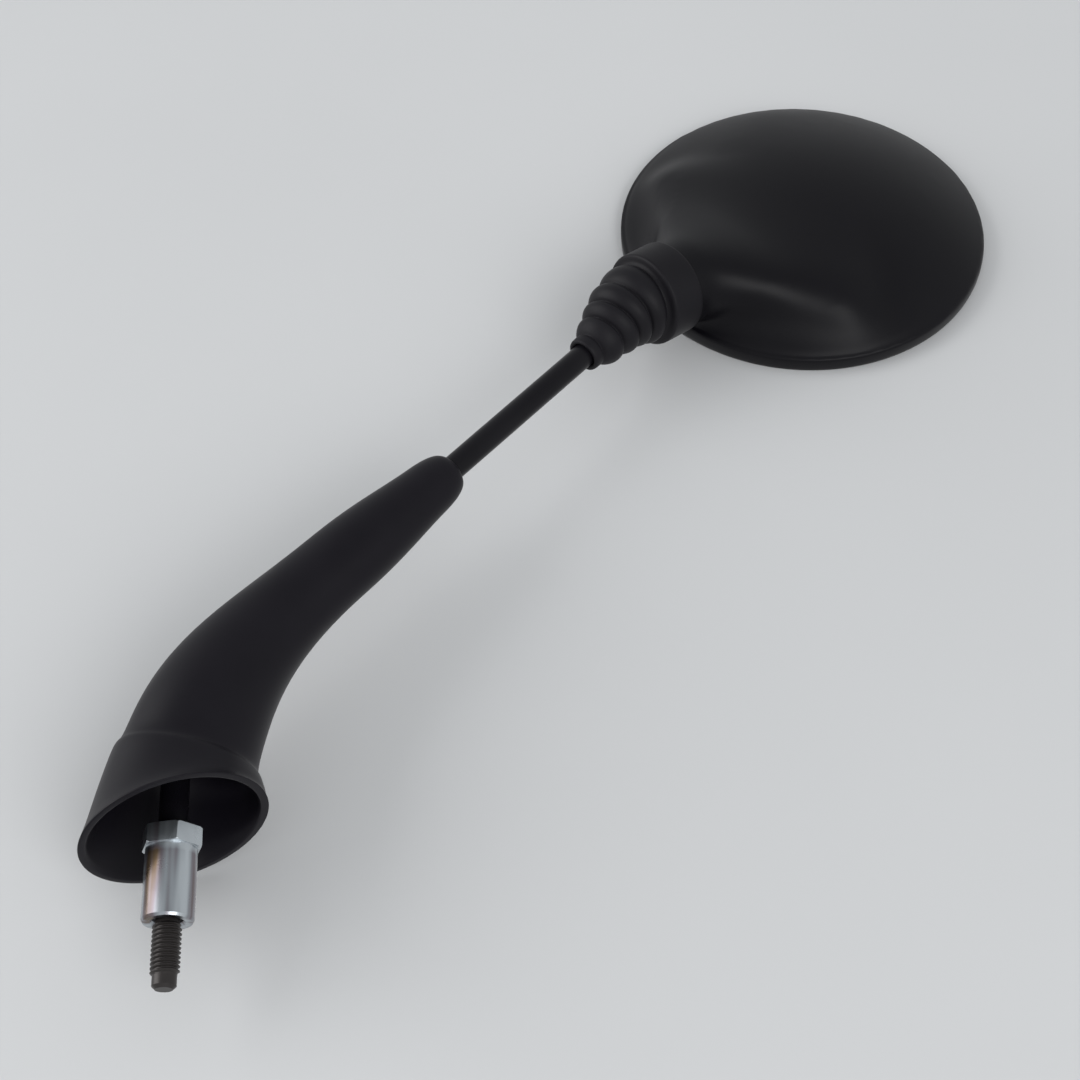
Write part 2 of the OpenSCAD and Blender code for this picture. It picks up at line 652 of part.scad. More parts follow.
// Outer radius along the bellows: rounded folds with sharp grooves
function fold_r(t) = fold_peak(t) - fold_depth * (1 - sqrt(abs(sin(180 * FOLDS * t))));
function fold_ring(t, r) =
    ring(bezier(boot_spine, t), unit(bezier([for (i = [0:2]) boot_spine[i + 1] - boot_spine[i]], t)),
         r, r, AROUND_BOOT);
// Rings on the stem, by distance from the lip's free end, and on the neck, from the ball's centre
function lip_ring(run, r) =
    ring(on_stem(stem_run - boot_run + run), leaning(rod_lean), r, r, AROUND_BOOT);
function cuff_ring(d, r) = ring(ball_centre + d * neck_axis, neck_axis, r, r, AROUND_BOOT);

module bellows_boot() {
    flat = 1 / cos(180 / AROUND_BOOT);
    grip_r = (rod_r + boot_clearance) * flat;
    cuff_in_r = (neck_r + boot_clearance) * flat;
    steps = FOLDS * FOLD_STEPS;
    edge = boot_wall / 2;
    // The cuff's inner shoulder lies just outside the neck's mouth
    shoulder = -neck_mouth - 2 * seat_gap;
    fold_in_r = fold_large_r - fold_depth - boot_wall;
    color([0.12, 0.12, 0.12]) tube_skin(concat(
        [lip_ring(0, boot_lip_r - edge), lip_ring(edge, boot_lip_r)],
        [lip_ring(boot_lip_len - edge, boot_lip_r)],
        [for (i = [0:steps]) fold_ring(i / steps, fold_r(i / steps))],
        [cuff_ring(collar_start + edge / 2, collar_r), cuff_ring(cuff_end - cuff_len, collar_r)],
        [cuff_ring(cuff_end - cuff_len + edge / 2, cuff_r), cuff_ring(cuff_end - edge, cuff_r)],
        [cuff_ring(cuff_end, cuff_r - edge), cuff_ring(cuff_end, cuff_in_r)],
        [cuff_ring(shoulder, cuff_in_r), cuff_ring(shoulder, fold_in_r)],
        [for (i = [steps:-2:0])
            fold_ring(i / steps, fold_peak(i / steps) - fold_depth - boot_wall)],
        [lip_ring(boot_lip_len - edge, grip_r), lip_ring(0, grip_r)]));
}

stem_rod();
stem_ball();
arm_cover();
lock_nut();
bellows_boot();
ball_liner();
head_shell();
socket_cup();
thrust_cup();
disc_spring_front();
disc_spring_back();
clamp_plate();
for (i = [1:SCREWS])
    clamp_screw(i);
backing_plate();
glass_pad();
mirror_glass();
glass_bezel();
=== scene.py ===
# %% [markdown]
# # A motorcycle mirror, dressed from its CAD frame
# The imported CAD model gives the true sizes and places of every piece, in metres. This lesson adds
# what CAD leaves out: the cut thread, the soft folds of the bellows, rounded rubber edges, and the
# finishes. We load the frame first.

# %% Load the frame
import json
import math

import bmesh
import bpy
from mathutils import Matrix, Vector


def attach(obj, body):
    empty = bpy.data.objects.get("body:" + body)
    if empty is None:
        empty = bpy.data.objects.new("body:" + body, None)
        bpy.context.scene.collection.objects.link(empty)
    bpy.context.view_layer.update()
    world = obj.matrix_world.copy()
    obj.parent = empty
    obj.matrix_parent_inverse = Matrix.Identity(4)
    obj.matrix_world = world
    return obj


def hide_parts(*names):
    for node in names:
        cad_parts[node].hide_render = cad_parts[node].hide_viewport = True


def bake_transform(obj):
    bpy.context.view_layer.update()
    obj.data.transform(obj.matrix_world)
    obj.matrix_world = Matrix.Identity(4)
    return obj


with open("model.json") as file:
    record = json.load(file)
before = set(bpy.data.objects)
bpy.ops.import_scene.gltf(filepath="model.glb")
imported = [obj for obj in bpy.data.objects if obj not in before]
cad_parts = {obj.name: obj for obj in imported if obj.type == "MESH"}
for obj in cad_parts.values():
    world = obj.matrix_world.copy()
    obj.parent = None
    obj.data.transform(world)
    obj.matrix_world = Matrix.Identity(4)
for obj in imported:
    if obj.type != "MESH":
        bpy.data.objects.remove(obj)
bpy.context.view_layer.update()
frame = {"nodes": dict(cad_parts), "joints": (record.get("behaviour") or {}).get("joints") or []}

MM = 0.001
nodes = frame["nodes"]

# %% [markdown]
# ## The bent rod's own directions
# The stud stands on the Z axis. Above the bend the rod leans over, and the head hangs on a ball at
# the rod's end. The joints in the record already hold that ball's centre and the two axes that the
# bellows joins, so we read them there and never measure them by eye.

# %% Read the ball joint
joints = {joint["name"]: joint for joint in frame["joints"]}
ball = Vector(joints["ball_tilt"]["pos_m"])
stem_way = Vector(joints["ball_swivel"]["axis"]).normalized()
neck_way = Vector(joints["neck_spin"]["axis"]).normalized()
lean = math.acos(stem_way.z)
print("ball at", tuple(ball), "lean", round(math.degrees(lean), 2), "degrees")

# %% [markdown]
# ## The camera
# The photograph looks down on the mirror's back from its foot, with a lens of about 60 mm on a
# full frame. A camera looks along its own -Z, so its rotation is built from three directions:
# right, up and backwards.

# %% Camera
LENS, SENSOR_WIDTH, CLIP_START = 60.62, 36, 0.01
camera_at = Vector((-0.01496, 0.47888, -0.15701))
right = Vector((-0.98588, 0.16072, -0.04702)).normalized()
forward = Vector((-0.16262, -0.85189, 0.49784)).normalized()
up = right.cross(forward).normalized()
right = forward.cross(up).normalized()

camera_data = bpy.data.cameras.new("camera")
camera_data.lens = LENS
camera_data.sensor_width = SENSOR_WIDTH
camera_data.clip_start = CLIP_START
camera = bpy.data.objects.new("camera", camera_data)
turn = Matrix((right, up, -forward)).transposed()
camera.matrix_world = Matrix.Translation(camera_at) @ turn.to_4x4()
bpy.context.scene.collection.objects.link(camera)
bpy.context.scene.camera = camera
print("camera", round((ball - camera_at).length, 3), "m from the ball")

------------

**What to produce:** Output the section opening with the line that has "stem_rod();" and closing with the line that has "if empty is". Keep both end lines and leave out the rest.

**Exercise solution:**
stem_rod();
stem_ball();
arm_cover();
lock_nut();
bellows_boot();
ball_liner();
head_shell();
socket_cup();
thrust_cup();
disc_spring_front();
disc_spring_back();
clamp_plate();
for (i = [1:SCREWS])
    clamp_screw(i);
backing_plate();
glass_pad();
mirror_glass();
glass_bezel();
=== scene.py ===
# %% [markdown]
# # A motorcycle mirror, dressed from its CAD frame
# The imported CAD model gives the true sizes and places of every piece, in metres. This lesson adds
# what CAD leaves out: the cut thread, the soft folds of the bellows, rounded rubber edges, and the
# finishes. We load the frame first.

# %% Load the frame
import json
import math

import bmesh
import bpy
from mathutils import Matrix, Vector


def attach(obj, body):
    empty = bpy.data.objects.get("body:" + body)
    if empty is None:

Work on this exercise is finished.